The Green Finance Ecosystem (GFS)
With a view to drive a green finance ecosystem (GFS), the RBI framework aims to supports and enable investments in environmentally sustainable projects and initiatives. The GFS aims to create a financial system that supports the transition to a low-carbon, resource-efficient, and sustainable economy, while also addressing the risks and opportunities associated with environmental issues such as climate change, pollution, and biodiversity loss.
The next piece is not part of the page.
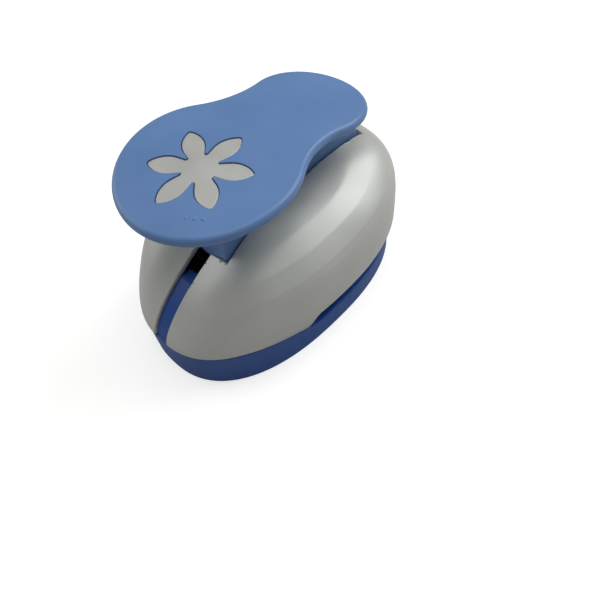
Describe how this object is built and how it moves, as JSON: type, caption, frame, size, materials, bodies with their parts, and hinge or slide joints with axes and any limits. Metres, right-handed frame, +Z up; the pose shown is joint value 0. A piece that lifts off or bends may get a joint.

As per RBI’s circular, the purpose or rationale behind the green deposits framework is, “To encourage regulated entities (REs) to offer green deposits to customers, protect interest of the depositor, aid customers to achieve their sustainability agenda, address greenwashing concerns and help augment the flow of credit to green activities or projects.”
This new framework may seem extremely opportune given India’s strong narrative around the ‘Make in India’ campaign and its commitment to be net zero by 2070. This move lends tremendous credibility to India’s aspiration to be seen as a responsible, sustainable and a global economic power. It reflects India’s commitment, at a policy level, to address the growing global issues concerning ESG impact. Commitment with a follow up action like this will go a long way in positioning India is a global partner of choice across manufacturing, research, and bilateral trade. Considering the possibilities that it opens; the RBI’s green deposits framework has clearly given India another ‘India Shining’ moment after the Unified Payments Interface (UPI) and Central Bank Digital Currency (CBDC) initiatives.